> [EXERCISE]:
From the first line of the data below, copy each line up to the one containing "Box(x[1] - x[0], y[1]", and include that line too.

> [SUPPLIED MATERIAL]:
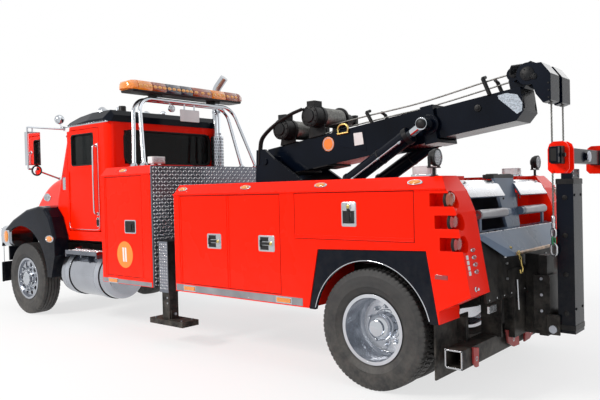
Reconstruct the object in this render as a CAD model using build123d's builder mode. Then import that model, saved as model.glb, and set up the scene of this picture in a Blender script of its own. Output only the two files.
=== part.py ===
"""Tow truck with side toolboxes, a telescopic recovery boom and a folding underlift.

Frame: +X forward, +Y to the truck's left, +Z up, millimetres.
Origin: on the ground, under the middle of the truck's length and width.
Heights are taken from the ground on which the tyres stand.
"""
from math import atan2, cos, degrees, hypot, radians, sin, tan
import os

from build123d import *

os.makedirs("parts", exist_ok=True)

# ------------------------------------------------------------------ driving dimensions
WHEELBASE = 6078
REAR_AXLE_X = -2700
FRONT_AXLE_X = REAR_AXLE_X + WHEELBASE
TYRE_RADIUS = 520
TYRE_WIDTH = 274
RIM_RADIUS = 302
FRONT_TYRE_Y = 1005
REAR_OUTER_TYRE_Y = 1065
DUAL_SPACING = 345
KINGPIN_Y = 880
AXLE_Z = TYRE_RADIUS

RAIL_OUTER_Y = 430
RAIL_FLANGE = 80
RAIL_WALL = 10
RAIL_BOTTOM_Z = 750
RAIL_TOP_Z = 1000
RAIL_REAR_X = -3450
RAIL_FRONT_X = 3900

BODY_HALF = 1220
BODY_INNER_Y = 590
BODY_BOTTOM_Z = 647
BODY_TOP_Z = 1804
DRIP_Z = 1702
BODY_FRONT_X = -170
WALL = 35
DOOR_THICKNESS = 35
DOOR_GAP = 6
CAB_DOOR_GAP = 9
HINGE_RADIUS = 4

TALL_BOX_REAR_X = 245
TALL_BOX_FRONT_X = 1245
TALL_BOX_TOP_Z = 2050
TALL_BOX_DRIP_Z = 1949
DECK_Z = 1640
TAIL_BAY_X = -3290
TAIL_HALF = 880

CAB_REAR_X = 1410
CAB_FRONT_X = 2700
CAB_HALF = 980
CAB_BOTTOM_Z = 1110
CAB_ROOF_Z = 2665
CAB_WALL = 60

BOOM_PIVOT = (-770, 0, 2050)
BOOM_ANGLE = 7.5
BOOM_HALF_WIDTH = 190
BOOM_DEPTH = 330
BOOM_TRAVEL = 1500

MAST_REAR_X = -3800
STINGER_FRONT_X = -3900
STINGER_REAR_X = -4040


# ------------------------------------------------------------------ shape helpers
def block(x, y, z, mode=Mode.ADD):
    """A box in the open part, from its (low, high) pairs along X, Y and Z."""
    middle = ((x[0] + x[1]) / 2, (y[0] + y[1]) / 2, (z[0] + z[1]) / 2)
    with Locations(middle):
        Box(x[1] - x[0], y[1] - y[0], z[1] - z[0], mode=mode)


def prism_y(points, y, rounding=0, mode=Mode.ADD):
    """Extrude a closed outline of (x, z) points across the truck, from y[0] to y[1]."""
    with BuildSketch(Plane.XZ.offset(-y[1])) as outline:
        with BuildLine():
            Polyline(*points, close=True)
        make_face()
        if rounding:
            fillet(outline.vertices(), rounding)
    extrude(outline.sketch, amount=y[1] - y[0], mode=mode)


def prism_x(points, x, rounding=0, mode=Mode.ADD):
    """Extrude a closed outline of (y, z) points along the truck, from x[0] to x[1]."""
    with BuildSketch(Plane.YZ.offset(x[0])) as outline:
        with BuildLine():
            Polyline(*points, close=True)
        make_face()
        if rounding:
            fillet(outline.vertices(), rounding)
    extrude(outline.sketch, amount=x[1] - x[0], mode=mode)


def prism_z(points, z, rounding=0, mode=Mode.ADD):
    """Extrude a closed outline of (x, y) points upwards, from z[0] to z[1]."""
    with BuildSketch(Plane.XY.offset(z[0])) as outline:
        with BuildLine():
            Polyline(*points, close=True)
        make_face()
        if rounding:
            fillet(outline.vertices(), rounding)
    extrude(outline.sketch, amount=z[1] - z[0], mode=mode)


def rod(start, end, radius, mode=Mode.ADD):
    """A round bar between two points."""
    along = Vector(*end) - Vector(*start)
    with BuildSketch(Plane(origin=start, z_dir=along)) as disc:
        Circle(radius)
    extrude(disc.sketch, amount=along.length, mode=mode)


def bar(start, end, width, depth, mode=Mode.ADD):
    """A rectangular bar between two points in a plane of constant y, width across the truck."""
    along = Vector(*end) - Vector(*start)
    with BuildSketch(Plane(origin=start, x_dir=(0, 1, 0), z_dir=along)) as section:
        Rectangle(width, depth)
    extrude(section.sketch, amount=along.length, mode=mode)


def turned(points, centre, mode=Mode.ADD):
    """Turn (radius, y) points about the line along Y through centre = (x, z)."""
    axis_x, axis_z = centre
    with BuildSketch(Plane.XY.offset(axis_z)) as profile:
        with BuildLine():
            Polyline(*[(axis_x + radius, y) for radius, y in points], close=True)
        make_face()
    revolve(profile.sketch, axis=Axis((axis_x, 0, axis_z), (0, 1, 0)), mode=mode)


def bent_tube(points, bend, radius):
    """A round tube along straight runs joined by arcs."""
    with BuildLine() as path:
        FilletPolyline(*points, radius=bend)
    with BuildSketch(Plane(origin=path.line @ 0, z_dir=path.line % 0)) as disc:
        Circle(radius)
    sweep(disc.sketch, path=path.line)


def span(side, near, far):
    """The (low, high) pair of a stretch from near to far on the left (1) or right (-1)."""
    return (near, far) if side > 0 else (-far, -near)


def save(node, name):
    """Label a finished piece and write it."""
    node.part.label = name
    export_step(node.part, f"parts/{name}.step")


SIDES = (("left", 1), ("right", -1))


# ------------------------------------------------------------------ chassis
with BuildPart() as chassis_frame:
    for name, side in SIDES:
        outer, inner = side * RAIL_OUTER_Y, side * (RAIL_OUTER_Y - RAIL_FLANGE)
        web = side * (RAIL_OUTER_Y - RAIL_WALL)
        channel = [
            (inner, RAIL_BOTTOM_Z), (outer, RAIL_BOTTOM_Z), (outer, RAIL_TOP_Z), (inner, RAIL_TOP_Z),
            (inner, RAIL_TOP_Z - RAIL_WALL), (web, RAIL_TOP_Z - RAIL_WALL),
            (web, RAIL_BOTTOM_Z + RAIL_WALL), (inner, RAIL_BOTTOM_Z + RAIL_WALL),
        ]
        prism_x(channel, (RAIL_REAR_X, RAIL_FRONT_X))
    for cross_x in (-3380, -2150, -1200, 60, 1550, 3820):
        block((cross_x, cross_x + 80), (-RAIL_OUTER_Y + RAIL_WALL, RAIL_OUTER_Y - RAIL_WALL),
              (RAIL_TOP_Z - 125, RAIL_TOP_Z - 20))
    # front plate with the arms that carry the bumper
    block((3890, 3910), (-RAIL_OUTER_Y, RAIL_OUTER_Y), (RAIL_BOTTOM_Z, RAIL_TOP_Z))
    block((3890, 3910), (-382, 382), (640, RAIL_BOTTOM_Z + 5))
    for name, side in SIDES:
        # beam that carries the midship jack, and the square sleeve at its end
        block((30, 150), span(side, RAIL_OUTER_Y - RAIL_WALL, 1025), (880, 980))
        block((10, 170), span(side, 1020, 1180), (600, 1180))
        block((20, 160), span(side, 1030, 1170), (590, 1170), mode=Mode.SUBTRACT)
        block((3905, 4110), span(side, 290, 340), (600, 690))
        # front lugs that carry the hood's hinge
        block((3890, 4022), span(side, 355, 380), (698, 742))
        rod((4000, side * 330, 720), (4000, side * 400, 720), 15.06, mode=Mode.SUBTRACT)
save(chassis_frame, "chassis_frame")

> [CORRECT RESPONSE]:
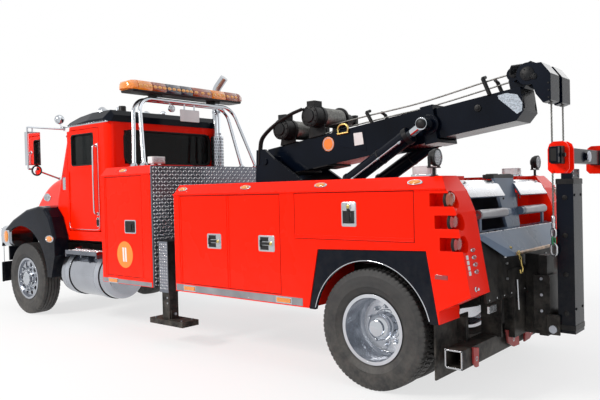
Reconstruct the object in this render as a CAD model using build123d's builder mode. Then import that model, saved as model.glb, and set up the scene of this picture in a Blender script of its own. Output only the two files.
=== part.py ===
"""Tow truck with side toolboxes, a telescopic recovery boom and a folding underlift.

Frame: +X forward, +Y to the truck's left, +Z up, millimetres.
Origin: on the ground, under the middle of the truck's length and width.
Heights are taken from the ground on which the tyres stand.
"""
from math import atan2, cos, degrees, hypot, radians, sin, tan
import os

from build123d import *

os.makedirs("parts", exist_ok=True)

# ------------------------------------------------------------------ driving dimensions
WHEELBASE = 6078
REAR_AXLE_X = -2700
FRONT_AXLE_X = REAR_AXLE_X + WHEELBASE
TYRE_RADIUS = 520
TYRE_WIDTH = 274
RIM_RADIUS = 302
FRONT_TYRE_Y = 1005
REAR_OUTER_TYRE_Y = 1065
DUAL_SPACING = 345
KINGPIN_Y = 880
AXLE_Z = TYRE_RADIUS

RAIL_OUTER_Y = 430
RAIL_FLANGE = 80
RAIL_WALL = 10
RAIL_BOTTOM_Z = 750
RAIL_TOP_Z = 1000
RAIL_REAR_X = -3450
RAIL_FRONT_X = 3900

BODY_HALF = 1220
BODY_INNER_Y = 590
BODY_BOTTOM_Z = 647
BODY_TOP_Z = 1804
DRIP_Z = 1702
BODY_FRONT_X = -170
WALL = 35
DOOR_THICKNESS = 35
DOOR_GAP = 6
CAB_DOOR_GAP = 9
HINGE_RADIUS = 4

TALL_BOX_REAR_X = 245
TALL_BOX_FRONT_X = 1245
TALL_BOX_TOP_Z = 2050
TALL_BOX_DRIP_Z = 1949
DECK_Z = 1640
TAIL_BAY_X = -3290
TAIL_HALF = 880

CAB_REAR_X = 1410
CAB_FRONT_X = 2700
CAB_HALF = 980
CAB_BOTTOM_Z = 1110
CAB_ROOF_Z = 2665
CAB_WALL = 60

BOOM_PIVOT = (-770, 0, 2050)
BOOM_ANGLE = 7.5
BOOM_HALF_WIDTH = 190
BOOM_DEPTH = 330
BOOM_TRAVEL = 1500

MAST_REAR_X = -3800
STINGER_FRONT_X = -3900
STINGER_REAR_X = -4040


# ------------------------------------------------------------------ shape helpers
def block(x, y, z, mode=Mode.ADD):
    """A box in the open part, from its (low, high) pairs along X, Y and Z."""
    middle = ((x[0] + x[1]) / 2, (y[0] + y[1]) / 2, (z[0] + z[1]) / 2)
    with Locations(middle):
        Box(x[1] - x[0], y[1] - y[0], z[1] - z[0], mode=mode)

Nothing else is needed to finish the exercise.